For the entries below, how many lines include the word "scene"? Give the figure and nothing more.

● Input for this task:

-=-=-

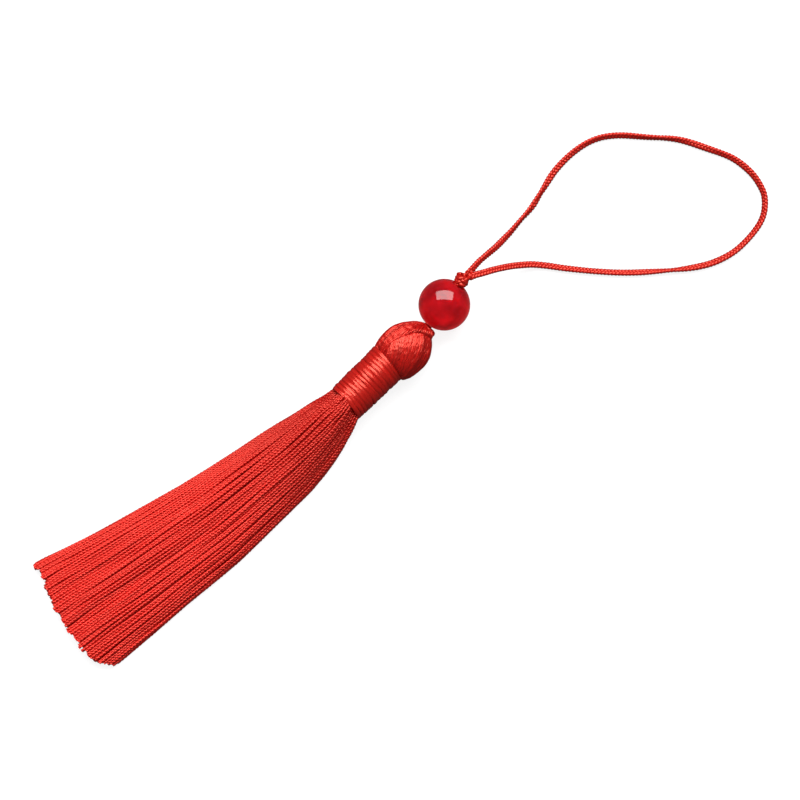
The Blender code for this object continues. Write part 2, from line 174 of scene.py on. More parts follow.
def smooth_line(route, spacing, fine=20):
    """Evenly spaced points on a smooth curve through the route's points, fine steps between two of them."""
    points = np.array(route, float)
    ends = np.concatenate([[2 * points[0] - points[1]], points, [2 * points[-1] - points[-2]]])
    t = np.linspace(0, 1, fine, endpoint=False)[:, None]
    parts = []
    for a, b, c, d in zip(ends, ends[1:], ends[2:], ends[3:]):
        parts.append(0.5 * (
            2 * b + (c - a) * t + (2 * a - 5 * b + 4 * c - d) * t ** 2 + (3 * b - a - 3 * c + d) * t ** 3
        ))
    return at_spacing(np.concatenate([*parts, points[-1:]]), spacing)


print("a 3, 4, 5 corner:", lengths_along(np.array(((0, 0, 0), (3, 0, 0), (3, 4, 0)))))


# %% Helpers for pieces
def closed_mesh(name, work):
    """The smooth mesh of a finished bmesh, with its faces pointing outwards."""
    bmesh.ops.recalc_face_normals(work, faces=work.faces)
    mesh = bpy.data.meshes.new(name)
    work.to_mesh(mesh)
    work.free()
    mesh.polygons.foreach_set("use_smooth", [True] * len(mesh.polygons))
    return mesh


def set_out(name, mesh, finish):
    """The mesh as an object in the scene, in its finish."""
    piece = bpy.data.objects.new(name, mesh)
    bpy.context.scene.collection.objects.link(piece)
    mesh.materials.append(finish)
    print(f"{name}: {len(mesh.polygons)} faces in {finish.name}")
    return piece


def dress(piece, node):
    """The piece rides on the only body and stands for its CAD node, which is hidden."""
    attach(piece, "root")
    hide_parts(node)


print("pieces stand for the nodes", ", ".join(sorted(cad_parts)))

# %% [markdown]
# ## One Geometry Nodes tree for every thread
# Everything soft here is made of threads: the skirt, the head, the winding and the plaited cord. A rule in
# Python lays the middle lines as chains of edges, and this tree sweeps a small section along each one. The
# section has two lobes, like the two plies of a twisted thread, and the tree turns it as it goes, so the
# plies are real shape and catch the light as short slanting dashes. The same tree with no twist and a flat
# section makes satin thread.

# %% What the tree is given
TREE_INPUTS = (
    ("Geometry", "NodeSocketGeometry"),
    ("Across", "NodeSocketFloat"),
    ("Height", "NodeSocketFloat"),
    ("Waist", "NodeSocketFloat"),
    ("Turns per metre", "NodeSocketFloat"),
    ("Section points", "NodeSocketInt"),
    ("Finish", "NodeSocketMaterial"),
)
# What each point of a middle line carries for the tree.
TREE_FIELDS = (("along", "FLOAT"), ("phase", "FLOAT"), ("width", "FLOAT"), ("outward", "FLOAT_VECTOR"))
print("the tree reads", ", ".join(name for name, kind in TREE_FIELDS), "from each point")


# %% The thread's section
SECTION_POINTS = 6  # round a thread, unless it needs fewer or more


def thread_section(tree, given):
    """A circle pressed to the thread's width and height, with a waist between its two lobes."""
    ring = add(
        tree, "GeometryNodeCurvePrimitiveCircle", {"mode": "RADIUS"},
        Resolution=given["Section points"], Radius=1.0,
    )
    place = add(tree, "GeometryNodeInputPosition").outputs[0]
    parts = add(tree, "ShaderNodeSeparateXYZ", Vector=place).outputs
    pinch = add(tree, "ShaderNodeMath", {"operation": "POWER"}, _0=parts["Y"], _1=2.0)
    pinch = add(tree, "ShaderNodeMath", {"operation": "MULTIPLY"}, _0=pinch.outputs[0], _1=given["Waist"])
    pinch = add(tree, "ShaderNodeMath", {"operation": "SUBTRACT"}, _0=1.0, _1=pinch.outputs[0])
    # Across is taken backwards, so that the section runs the way that makes the faces point outwards.
    wide = add(tree, "ShaderNodeMath", {"operation": "MULTIPLY"}, _0=given["Across"], _1=-0.5)
    wide = add(tree, "ShaderNodeMath", {"operation": "MULTIPLY"}, _0=parts["X"], _1=wide.outputs[0])
    tall = add(tree, "ShaderNodeMath", {"operation": "MULTIPLY"}, _0=given["Height"], _1=0.5)
    tall = add(tree, "ShaderNodeMath", {"operation": "MULTIPLY"}, _0=parts["Y"], _1=tall.outputs[0])
    tall = add(tree, "ShaderNodeMath", {"operation": "MULTIPLY"}, _0=tall.outputs[0], _1=pinch.outputs[0])
    pressed = add(tree, "ShaderNodeCombineXYZ", X=tall.outputs[0], Y=wide.outputs[0], Z=0.0)
    section = add(
        tree, "GeometryNodeSetPosition", Geometry=ring.outputs["Curve"], Position=pressed.outputs[0],
    )
    index = add(tree, "GeometryNodeInputIndex").outputs[0]
    return add(
        tree, "GeometryNodeStoreNamedAttribute", {"data_type": "FLOAT", "domain": "POINT"},
        Geometry=section.outputs[0], Name="around", Value=index,
    ).outputs[0]


print("points round a thread:", SECTION_POINTS)

# %% The thread's middle line
FULL_TURN = 2 * math.pi


def thread_line(tree, given, fields):
    """Each chain of edges as a curve that is turned steadily along its length."""
    line = add(tree, "GeometryNodeMeshToCurve", Mesh=given["Geometry"])
    line = add(
        tree, "GeometryNodeSetCurveNormal", {"mode": "FREE"}, Curve=line.outputs[0], Normal=fields["outward"],
    )
    turn = add(
        tree, "ShaderNodeMath", {"operation": "MULTIPLY"}, _0=fields["along"], _1=given["Turns per metre"],
    )
    turn = add(tree, "ShaderNodeMath", {"operation": "ADD"}, _0=turn.outputs[0], _1=fields["phase"])
    turn = add(tree, "ShaderNodeMath", {"operation": "MULTIPLY"}, _0=turn.outputs[0], _1=FULL_TURN)
    return add(tree, "GeometryNodeSetCurveTilt", Curve=line.outputs[0], Tilt=turn.outputs[0]).outputs[0]


print("one turn is a tilt of", round(FULL_TURN, 3))


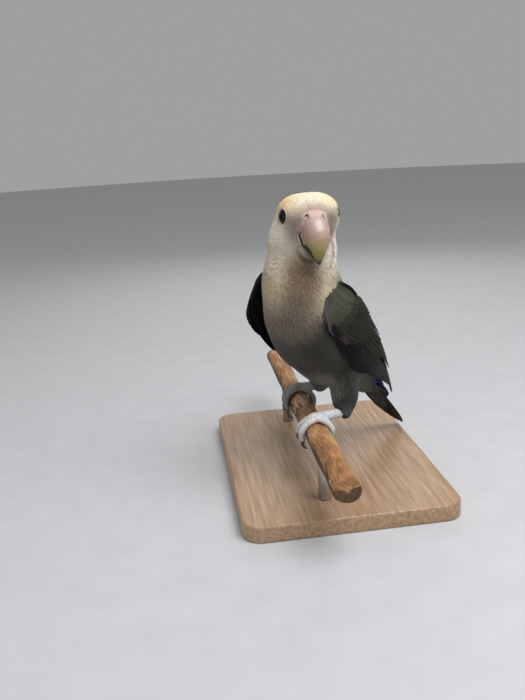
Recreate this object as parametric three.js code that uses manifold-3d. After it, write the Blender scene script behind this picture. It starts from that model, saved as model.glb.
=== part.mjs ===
// A perched peach-faced lovebird, life size, with a cut length of branch on a plain stand.
// Millimetres and degrees, +Z up. The branch runs along Y, and the origin lies under the
// middle of the stand's base. The bird has a frame of its own: X forward, Y to its left.

import * as THREE from 'three';
import { mergeVertices } from 'three/addons/utils/BufferGeometryUtils.js';
import Module from 'manifold-3d';

const wasm = await Module();
wasm.setup();

// Clearance between pieces that touch
const GAP = 0.3;

// Branch and stand
const PERCH = { x: -10, z: 34, radius: 5.6, taper: 0.005, halfLength: 95, sides: 14, rings: 12 };
const BASE = { width: 100, depth: 140, thickness: 8, corner: 9, bevel: 1 };
const ROD = { radius: 3, reach: 50, sides: 18 };

// Where the bird stands, and which way it and its head face
const BIRD = { x: -3.4, y: -17.5, heading: 221 };
const TRUNK = { x: 13, z: 97, pitch: 57 };
const HEAD = { x: 13.2, y: 5.95, z: 130.8, turn: 54 };

// Bill, eyes and lids, from the middle of the head
const EYE = { radius: 3.6, bearing: 73, up: 3.5, sunk: 3.3, dimple: 4.4, dimpleOut: 2.9, tilt: 0.1 };
const LID = { radius: 3.05, thickness: 0.6, sunk: 1.2 };
const NOSTRIL = { from: [4, 5], aim: [8.3, 3.6, 0.6], radius: 0.8 };
const GAPE = { from: [2, -2.6], corner: [8, 6.3, 0.4], front: [8.2, 5.6, -2.8], radius: 0.75 };

// Legs: the heel in the bird's frame, the foot along the branch
const LEGS = {
  left: { side: 1, heel: [4.2, 16.6, 42.6], footY: -31, hip: [-6, 12, 63] },
  right: { side: -1, heel: [-18.8, -15.3, 43], footY: 11, hip: [-14, -11, 62] },
};

const COLOURS = {
  wood: '#b98a52',
  rod: '#b9bcc0',
  base: '#d8cdb8',
  face: '#e6d3b4',
  breast: '#b5a78f',
  belly: '#6b6a5f',
  wing: '#4a4c3c',
  tail: '#4b4f55',
  thigh: '#6d6c68',
  bill: '#d9b5a3',
  eye: '#0d0b0a',
  foot: '#c9c6c6',
  claw: '#3a3432',
};

const SEED = 11;

const X_AXIS = new THREE.Vector3(1, 0, 0);
const rad = THREE.MathUtils.degToRad;
const vec = (x, y, z) => new THREE.Vector3(x, y, z);

// A seeded draw between -1 and 1, so that like feathers vary a little
let drawState = SEED;
function draw() {
  drawState = (Math.imul(drawState, 1664525) + 1013904223) >>> 0;
  return drawState / 2 ** 31 - 1;
}

// Solids
function toSolid(geometry) {
  const bare = geometry.clone();
  bare.deleteAttribute('normal');
  bare.deleteAttribute('uv');
  const merged = mergeVertices(bare, 1e-4);
  return new wasm.Manifold(new wasm.Mesh({
    numProp: 3,
    vertProperties: merged.attributes.position.array,
    triVerts: new Uint32Array(merged.index.array),
  }));
}

function largest(solid) {
  const pieces = solid.simplify(0.01).decompose();
  pieces.sort((a, b) => b.volume() - a.volume());
  return pieces[0];
}

function toMesh(name, solid, colour, roughness = 0.8, metalness = 0) {
  const { vertProperties, triVerts } = largest(solid).getMesh();
  const geometry = new THREE.BufferGeometry();
  geometry.setAttribute('position', new THREE.BufferAttribute(new Float32Array(vertProperties), 3));
  geometry.setIndex(new THREE.BufferAttribute(new Uint32Array(triVerts), 1));
  geometry.computeVertexNormals();
  const mesh = new THREE.Mesh(geometry, new THREE.MeshStandardMaterial({
    color: colour, roughness, metalness,
  }));
  mesh.name = name;
  return mesh;
}

function closedSolid(points, faces) {
  const geometry = new THREE.BufferGeometry().setFromPoints(points);
  geometry.setIndex(faces);
  const solid = toSolid(geometry);
  if (solid.volume() > 0) return solid;
  geometry.setIndex(faces.reverse());
  return toSolid(geometry);
}

function facesBetween(rings) {
  const count = rings[0].length;
  const faces = [];
  for (let i = 0; i + 1 < rings.length; i += 1) {
    for (let k = 0; k < count; k += 1) {
      const a = i * count + k;
      const b = i * count + (k + 1) % count;
      faces.push(a, b, b + count, a, b + count, a + count);
    }
  }
  return faces;
}

// A closed skin over a row of rings of equal count, each end drawn to its pole
function loft(rings, startPole, endPole) {
  const count = rings[0].length;
  const start = rings.length * count;
  const last = start - count;
  const faces = facesBetween(rings);
  for (let k = 0; k < count; k += 1) {
    const next = (k + 1) % count;
    faces.push(start, next, k);
    faces.push(start + 1, last + k, last + next);
  }
  return closedSolid([...rings.flat(), startPole, endPole], faces);
}

// The same over flat rings that run out along one face and back along the other
function sheetLoft(rings) {
  const count = rings[0].length;
  const last = (rings.length - 1) * count;
  const faces = facesBetween(rings);
  for (let k = 0; k + 1 < count / 2; k += 1) {
    const [a, b, c, d] = [k, k + 1, count - 2 - k, count - 1 - k];
    faces.push(b, a, d, b, d, c);
    faces.push(last + a, last + b, last + c, last + a, last + c, last + d);
  }
  return closedSolid(rings.flat(), faces);
}

function joined(solids) {
  return wasm.Manifold.union(solids);
}

// One feather's vane, flat and tapered, split into triangles alike on both faces. The outline
// lists half widths along its length; place() lays (share, across, height) on the bird.
const FLIGHT_OUTLINE = [[0, 0.5], [0.34, 1], [0.68, 1], [0.93, 0.55]];
const COVERT_OUTLINE = [[0, 0.7], [0.55, 1], [0.88, 0.66]];
const VANE_THICKNESS = 0.66;
const VANE_CORNERS = [[1, 1], [-1, 1], [-1, -1], [1, -1]];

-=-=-

● Solution to the exercise:
4